■ Exercise requirements
In the records below, begin at the line that has "Model this object" and stop after the line that has "# the front"; quote those lines verbatim and nothing more.

----- Dataset rows -----

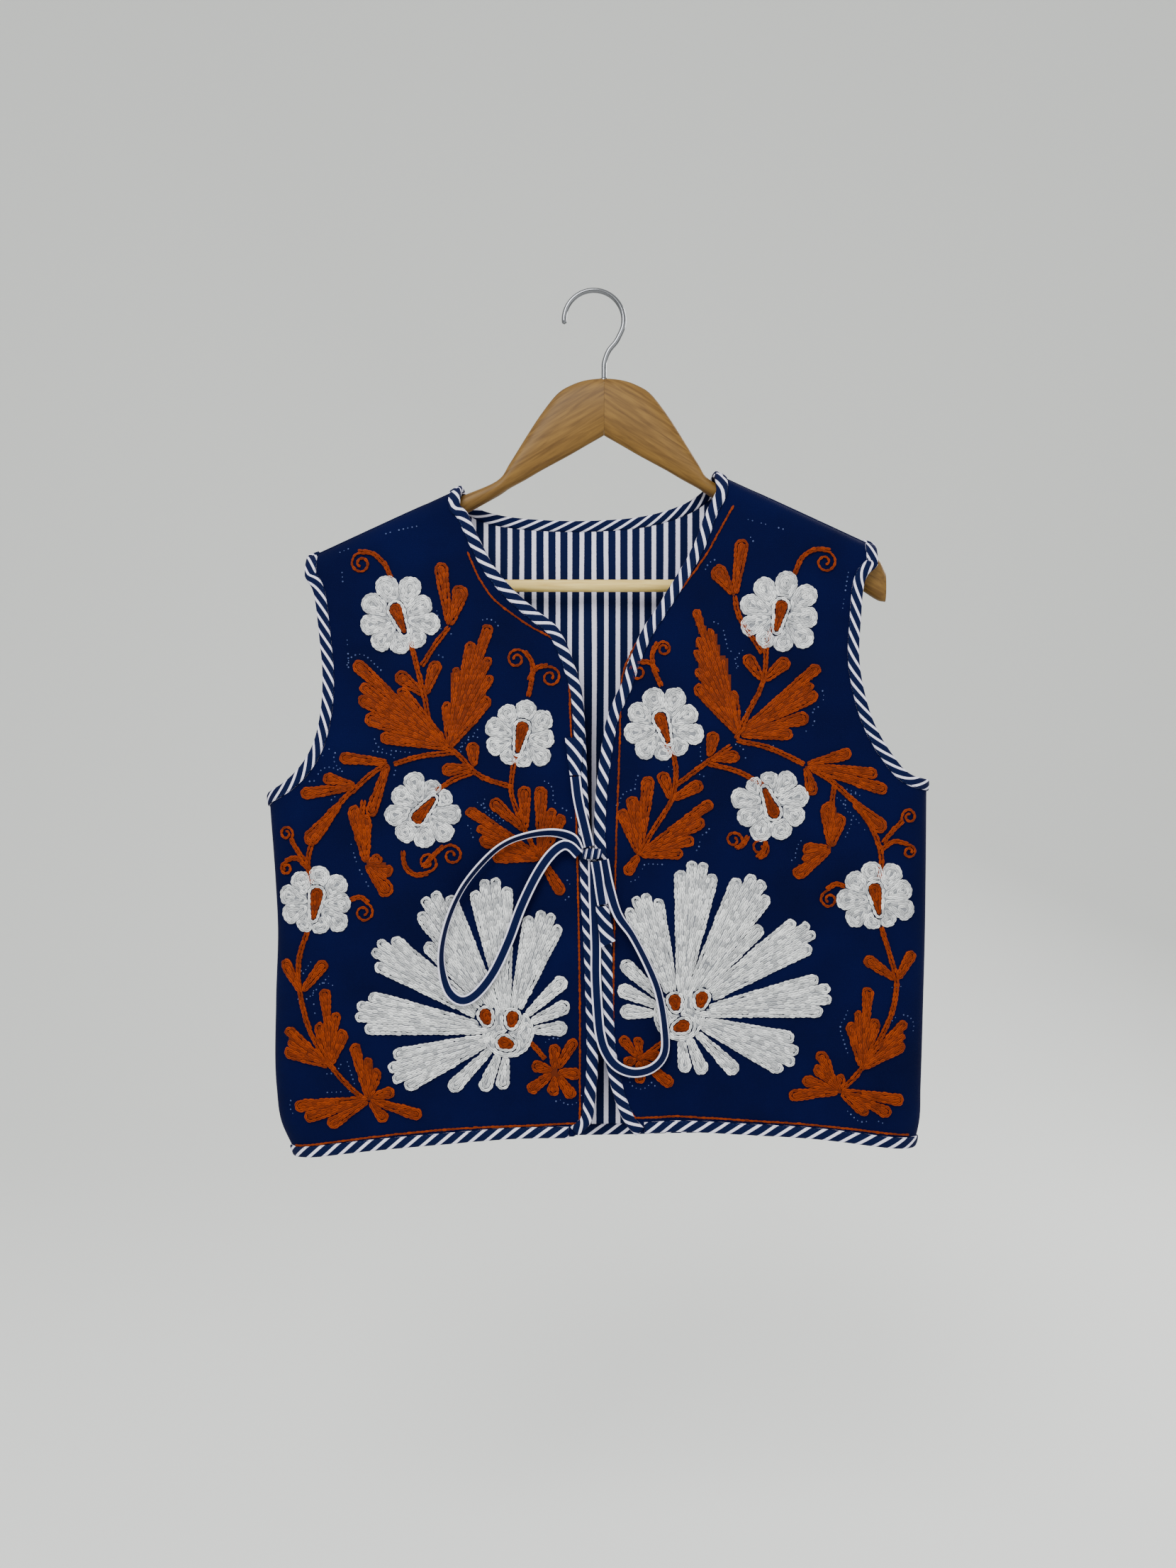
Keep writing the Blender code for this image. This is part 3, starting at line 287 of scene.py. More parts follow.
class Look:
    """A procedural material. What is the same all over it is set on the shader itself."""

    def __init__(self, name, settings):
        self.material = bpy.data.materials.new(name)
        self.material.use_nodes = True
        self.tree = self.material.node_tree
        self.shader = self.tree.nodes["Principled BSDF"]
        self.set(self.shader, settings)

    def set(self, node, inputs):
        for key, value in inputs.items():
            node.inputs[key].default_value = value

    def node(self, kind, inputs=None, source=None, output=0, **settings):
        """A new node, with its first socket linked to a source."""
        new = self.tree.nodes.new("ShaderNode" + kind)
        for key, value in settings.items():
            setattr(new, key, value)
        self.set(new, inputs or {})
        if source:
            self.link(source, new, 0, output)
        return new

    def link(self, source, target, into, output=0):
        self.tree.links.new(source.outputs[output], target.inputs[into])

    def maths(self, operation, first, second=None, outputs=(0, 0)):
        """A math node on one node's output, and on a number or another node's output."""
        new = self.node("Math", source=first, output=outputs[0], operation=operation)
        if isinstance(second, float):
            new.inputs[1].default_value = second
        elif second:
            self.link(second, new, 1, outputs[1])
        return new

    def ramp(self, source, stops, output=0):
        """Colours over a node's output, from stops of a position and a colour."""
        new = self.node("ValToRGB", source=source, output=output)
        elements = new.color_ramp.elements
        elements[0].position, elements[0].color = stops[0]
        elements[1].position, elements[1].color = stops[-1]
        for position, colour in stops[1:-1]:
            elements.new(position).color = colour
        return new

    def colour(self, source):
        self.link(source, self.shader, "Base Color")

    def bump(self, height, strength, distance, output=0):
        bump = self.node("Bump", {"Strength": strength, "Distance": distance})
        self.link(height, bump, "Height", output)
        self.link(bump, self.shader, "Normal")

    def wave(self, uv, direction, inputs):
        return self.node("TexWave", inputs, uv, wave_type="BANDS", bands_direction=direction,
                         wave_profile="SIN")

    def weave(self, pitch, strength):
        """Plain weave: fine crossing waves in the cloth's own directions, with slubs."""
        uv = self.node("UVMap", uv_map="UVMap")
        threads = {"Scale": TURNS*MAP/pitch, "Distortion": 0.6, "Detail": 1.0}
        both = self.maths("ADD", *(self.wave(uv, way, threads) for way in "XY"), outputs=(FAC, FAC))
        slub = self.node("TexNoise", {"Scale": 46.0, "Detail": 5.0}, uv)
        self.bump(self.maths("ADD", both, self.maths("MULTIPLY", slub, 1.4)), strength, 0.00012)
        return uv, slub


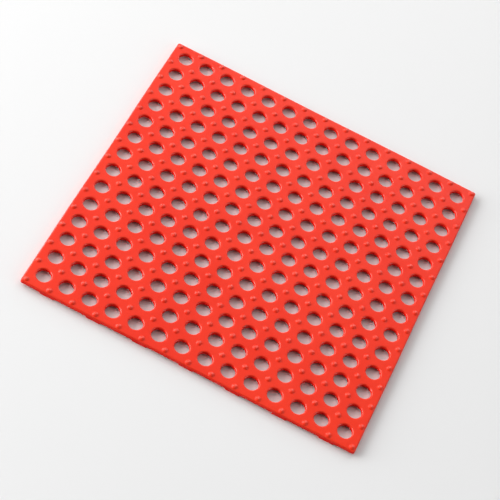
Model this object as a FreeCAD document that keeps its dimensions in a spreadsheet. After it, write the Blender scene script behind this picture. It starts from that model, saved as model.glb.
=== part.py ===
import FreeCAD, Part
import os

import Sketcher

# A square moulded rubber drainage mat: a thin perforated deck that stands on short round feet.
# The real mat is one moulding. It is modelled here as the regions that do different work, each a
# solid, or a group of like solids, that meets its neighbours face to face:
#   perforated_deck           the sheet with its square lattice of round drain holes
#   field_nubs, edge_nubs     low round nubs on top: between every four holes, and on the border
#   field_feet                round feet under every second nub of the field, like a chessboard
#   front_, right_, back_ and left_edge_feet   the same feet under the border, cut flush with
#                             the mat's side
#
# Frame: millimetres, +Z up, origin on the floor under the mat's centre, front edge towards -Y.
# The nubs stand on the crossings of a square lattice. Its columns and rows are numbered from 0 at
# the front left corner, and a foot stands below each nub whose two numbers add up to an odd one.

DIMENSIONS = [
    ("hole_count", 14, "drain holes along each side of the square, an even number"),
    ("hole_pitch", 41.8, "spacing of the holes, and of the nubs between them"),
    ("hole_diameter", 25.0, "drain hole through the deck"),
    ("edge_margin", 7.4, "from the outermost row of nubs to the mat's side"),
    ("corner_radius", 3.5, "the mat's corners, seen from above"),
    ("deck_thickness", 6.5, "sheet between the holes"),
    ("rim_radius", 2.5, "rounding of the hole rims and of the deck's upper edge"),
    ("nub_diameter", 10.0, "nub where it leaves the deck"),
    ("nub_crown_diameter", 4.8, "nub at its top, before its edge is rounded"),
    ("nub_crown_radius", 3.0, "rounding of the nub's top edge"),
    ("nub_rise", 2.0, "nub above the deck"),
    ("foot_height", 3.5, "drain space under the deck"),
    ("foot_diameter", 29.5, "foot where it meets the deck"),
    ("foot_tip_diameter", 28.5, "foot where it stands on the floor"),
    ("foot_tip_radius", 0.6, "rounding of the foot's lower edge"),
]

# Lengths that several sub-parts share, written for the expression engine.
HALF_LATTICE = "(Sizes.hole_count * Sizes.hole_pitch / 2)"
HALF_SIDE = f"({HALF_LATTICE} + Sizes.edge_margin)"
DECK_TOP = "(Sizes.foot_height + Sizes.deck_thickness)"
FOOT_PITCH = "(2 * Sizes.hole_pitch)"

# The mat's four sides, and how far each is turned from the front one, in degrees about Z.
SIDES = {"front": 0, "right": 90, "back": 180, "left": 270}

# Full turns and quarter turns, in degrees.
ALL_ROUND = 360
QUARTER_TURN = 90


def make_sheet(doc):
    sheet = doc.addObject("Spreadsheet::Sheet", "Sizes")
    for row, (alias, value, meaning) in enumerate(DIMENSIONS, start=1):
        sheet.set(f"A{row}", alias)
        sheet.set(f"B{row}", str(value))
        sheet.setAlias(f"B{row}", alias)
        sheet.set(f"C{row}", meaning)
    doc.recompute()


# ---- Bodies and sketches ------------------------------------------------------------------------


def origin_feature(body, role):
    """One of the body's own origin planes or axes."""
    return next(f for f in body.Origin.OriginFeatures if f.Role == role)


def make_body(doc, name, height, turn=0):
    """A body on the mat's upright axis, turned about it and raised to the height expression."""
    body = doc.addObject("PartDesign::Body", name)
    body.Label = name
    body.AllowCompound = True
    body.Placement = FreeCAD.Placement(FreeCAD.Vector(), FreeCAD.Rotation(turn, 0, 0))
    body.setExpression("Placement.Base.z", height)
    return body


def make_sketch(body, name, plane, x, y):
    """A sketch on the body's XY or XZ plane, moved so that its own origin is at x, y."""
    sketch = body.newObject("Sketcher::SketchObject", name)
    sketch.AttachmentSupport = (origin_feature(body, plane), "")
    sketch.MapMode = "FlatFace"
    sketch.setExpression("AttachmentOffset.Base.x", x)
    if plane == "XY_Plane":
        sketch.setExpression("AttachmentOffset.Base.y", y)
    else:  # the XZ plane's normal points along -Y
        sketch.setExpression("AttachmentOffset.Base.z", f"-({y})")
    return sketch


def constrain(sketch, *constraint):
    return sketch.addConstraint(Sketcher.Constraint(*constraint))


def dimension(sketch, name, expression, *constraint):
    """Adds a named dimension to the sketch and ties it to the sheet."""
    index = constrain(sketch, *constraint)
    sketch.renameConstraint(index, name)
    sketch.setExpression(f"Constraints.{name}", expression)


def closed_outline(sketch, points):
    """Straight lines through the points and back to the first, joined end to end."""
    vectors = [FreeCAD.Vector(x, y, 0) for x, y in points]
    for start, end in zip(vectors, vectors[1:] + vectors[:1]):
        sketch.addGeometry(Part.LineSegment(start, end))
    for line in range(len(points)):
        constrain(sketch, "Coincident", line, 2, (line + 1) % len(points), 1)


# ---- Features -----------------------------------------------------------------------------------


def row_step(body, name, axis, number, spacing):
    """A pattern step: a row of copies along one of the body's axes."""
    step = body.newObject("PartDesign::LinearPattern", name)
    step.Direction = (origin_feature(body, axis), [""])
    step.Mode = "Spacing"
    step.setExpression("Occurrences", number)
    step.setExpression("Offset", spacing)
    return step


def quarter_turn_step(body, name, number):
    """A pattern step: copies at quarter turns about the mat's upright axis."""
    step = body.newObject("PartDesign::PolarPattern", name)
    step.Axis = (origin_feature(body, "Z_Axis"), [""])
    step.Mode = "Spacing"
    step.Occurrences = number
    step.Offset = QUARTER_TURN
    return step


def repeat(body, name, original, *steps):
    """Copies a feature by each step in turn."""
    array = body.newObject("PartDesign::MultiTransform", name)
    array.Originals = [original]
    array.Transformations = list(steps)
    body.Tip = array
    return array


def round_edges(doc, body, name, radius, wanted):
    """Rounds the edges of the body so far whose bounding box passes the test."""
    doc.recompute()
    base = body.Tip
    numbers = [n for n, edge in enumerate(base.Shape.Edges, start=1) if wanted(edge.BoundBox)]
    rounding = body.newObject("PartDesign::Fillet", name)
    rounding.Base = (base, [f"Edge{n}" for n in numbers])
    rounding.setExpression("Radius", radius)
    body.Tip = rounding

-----

■ Complete output
Model this object as a FreeCAD document that keeps its dimensions in a spreadsheet. After it, write the Blender scene script behind this picture. It starts from that model, saved as model.glb.
=== part.py ===
import FreeCAD, Part
import os

import Sketcher

# A square moulded rubber drainage mat: a thin perforated deck that stands on short round feet.
# The real mat is one moulding. It is modelled here as the regions that do different work, each a
# solid, or a group of like solids, that meets its neighbours face to face:
#   perforated_deck           the sheet with its square lattice of round drain holes
#   field_nubs, edge_nubs     low round nubs on top: between every four holes, and on the border
#   field_feet                round feet under every second nub of the field, like a chessboard
#   front_, right_, back_ and left_edge_feet   the same feet under the border, cut flush with
#                             the mat's side
#
# Frame: millimetres, +Z up, origin on the floor under the mat's centre, front edge towards -Y.
# The nubs stand on the crossings of a square lattice. Its columns and rows are numbered from 0 at
# the front left corner, and a foot stands below each nub whose two numbers add up to an odd one.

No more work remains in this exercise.